Illinois has a budget and everybody has sighed a sigh of relief (well, not everybody, but lots of people). Taxes are up. Some changes were made, I guess (whether the changes constitute the kinds of changes that Illinois needs for the long run is something I don’t know; we’ll find out). The budget is probably good for the state universities, and it will help social service providers finally get paid, which is good. But while it’s a budget, it’s not a plan.
It pays bills for a year, but does it provide a way to pay off our bills – and keep them paid off? Does it do anything to solve the issue of the sustainability of Illinois’s public pension systems? Bottom line, will it make Illinois the kind of state that people want to move into, rather than out of?

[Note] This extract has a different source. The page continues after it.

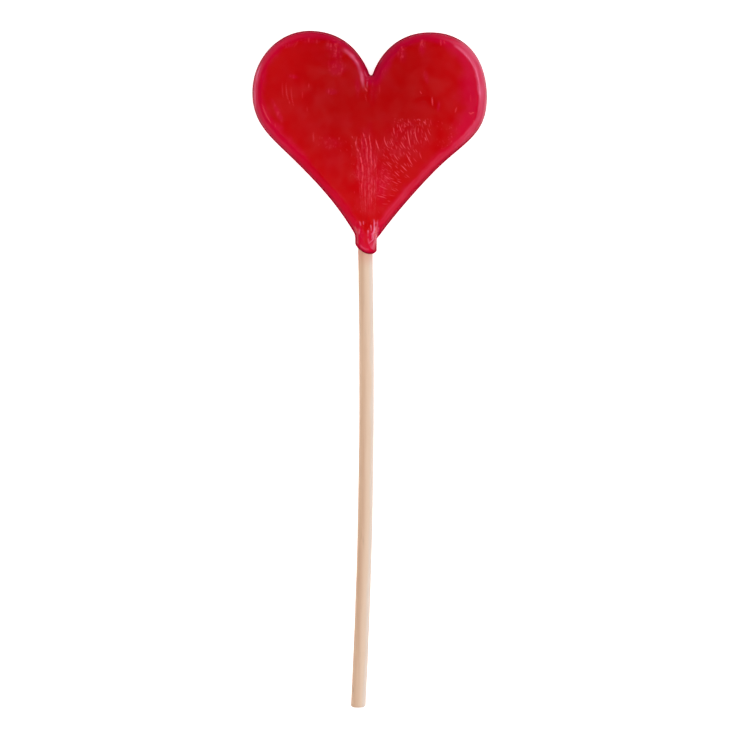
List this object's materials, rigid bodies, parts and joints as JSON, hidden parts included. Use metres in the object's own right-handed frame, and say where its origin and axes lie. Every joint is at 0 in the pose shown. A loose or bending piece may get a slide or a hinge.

Politicians look to the next election. The key for them is not doing what the state needs, but making sure they don’t get blamed for doing anything hard. They won’t do anything hard, or even talk about doing anything hard, unless they can figure out a way to get the other side to do it too – so they can’t get blamed. It’s not about solving Illinois’s problems; it’s about staying in office.
That’s not what Illinois needs. What Illinois needs is somebody who will propose a plan for more than the next year or the next election cycle. Somebody who will talk about the necessary taxes to pay our bills, instead of leaving them to our children – and their children. Somebody who will talk about what we need to do to keep expenses under control (because we have all those bills to pay and pensions to fund). And somebody who will talk about how we can try to make government work better, so we can get more done for the money we pay. Because the way to judge to government programs isn’t by how much they spend but by how much they do. And if there is a way to do more for the same amount of money, what’s wrong with that?
We need people who are willing to propose the hard things that are necessary, not just the easy things the other party will vote for, too.
What we need are people in Springfield who don’t confuse leadership with longevity. We’ve had longevity. What we need is leadership.